Sermons

Summary: A consideration of God's best gifts and our response to His goodness. Weighing society's response and what our response to God should be.

“Praise the LORD!

Praise, O servants of the LORD,

praise the name of the LORD!

“Blessed be the name of the LORD

from this time forth and forevermore!

From the rising of the sun to its setting,

the name of the LORD is to be praised!

“LORD is high above all nations,

and his glory above the heavens!

Who is like the LORD our God,

who is seated on high,

who looks far down

on the heavens and the earth?

He raises the poor from the dust

and lifts the needy from the ash heap,

to make them sit with princes,

with the princes of his people.

He gives the barren woman a home,

making her the joyous mother of children.

Praise the LORD!” [1]

In our Tuesday evening Bible study, we have spent time in the Minor Prophets during these spring months. We just completed a review of Micah and we are now focused on Zephaniah. As I prepare these studies, I am astounded at how quickly God moved when He judged His people. He gave multiplied warnings that the people must not presume against grace. As you know, they did presume against grace and suddenly God would do what He had warned He would do if they did not repent.

When judgement comes, I find myself weeping at the thoroughness of God’s judgement. As I read the history of the nation leading up to judgement, I find myself marvelling at how obtuse the people were, how callused they became because judgement didn’t come on their schedule, how arrogant the nation became because they depended on their history. I find myself wanting to yell out a warning, knowing that it is too late.

As I read Zephaniah this past week, reviewing the history of the nation when God finally said, “Enough,” I could barely catch my breath. I read again contemporary accounts of the sack of Jerusalem by the Chaldeans. Remembering Jeremiah’s Lament, “We have sinned” [LAMENTATIONS 3:42 HCSB], I grieve with the God’s warning concerning what is coming that was delivered by the mouth of Zephaniah:

“I will bring distress on mankind,

so that they shall walk like the blind,

because they have sinned against the LORD.”

[ZEPHANIAH 1:17]

Paul would say to the Corinthian Christians, “[The events recorded in the Old Covenant] took place as examples for us, that we might not desire evil as they did. Do not be idolaters as some of them were; as it is written, ‘The people sat down to eat and drink and rose up to play.’ We must not indulge in sexual immorality as some of them did, and twenty-three thousand fell in a single day. We must not put Christ to the test, as some of them did and were destroyed by serpents, nor grumble, as some of them did and were destroyed by the Destroyer.

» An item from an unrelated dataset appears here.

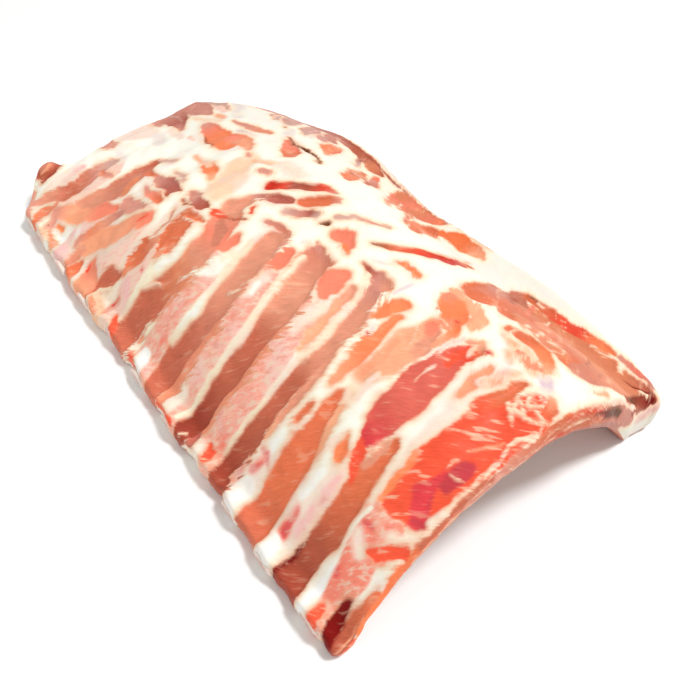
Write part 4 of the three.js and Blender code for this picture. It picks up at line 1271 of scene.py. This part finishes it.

Now these things happened to them as an example, but they were written down for our instruction, on whom the end of the ages has come” [1 CORINTHIANS 10:6-11].

I understand that a message that begins by speaking of judgement seems a strange message to deliver on a day set aside to honour mothers. I realise that modern Christians do not enjoy being confronted with sinful behaviour, even when the behaviour is witnessed as a part of contemporary culture. Neither do we appreciate being made to feel uncomfortable through receiving warnings concerning divine judgement. Nevertheless, there is a message that needs to be declared; it is needed more today than at any point in the history of our nation. Undoubtedly, Mothers’ Day will continue to be observed for the foreseeable future. So long as children continue to be born there will be an observance in which fathers teach their children to honour their mothers; there will always be children who hold their mothers in esteem. I am concerned, however, that there may well be drastic changes in the observance we know as Mother’s Day.

FOUNDATIONAL TRUTHS —

“Praise the LORD!

Praise, O servants of the LORD,

praise the name of the LORD!

“Blessed be the name of the LORD

from this time forth and forevermore!

From the rising of the sun to its setting,

the name of the LORD is to be praised!

“LORD is high above all nations,

and his glory above the heavens!

Who is like the LORD our God,

who is seated on high,

who looks far down

on the heavens and the earth?

He raises the poor from the dust

and lifts the needy from the ash heap,

to make them sit with princes,

with the princes of his people.

In order to present an appropriate Mother’s Day message, it is necessary to understand why we should even have such a day. Mother’s Day has roots extending deeply into ancient history. The ancient Egyptians held an annual festival in honour of the goddess Isis. The Phrygian goddess Cybele and the Greek mother goddess Rhea were similarly honoured, merging until they were virtually indistinguishable. The Romans adopted these goddesses into the Roman pantheon as the Magna Mater, ordering an annual festival known as Megalesia. Megalesia was hosted near the time of the Vernal Equinox and the festival of Hilaria.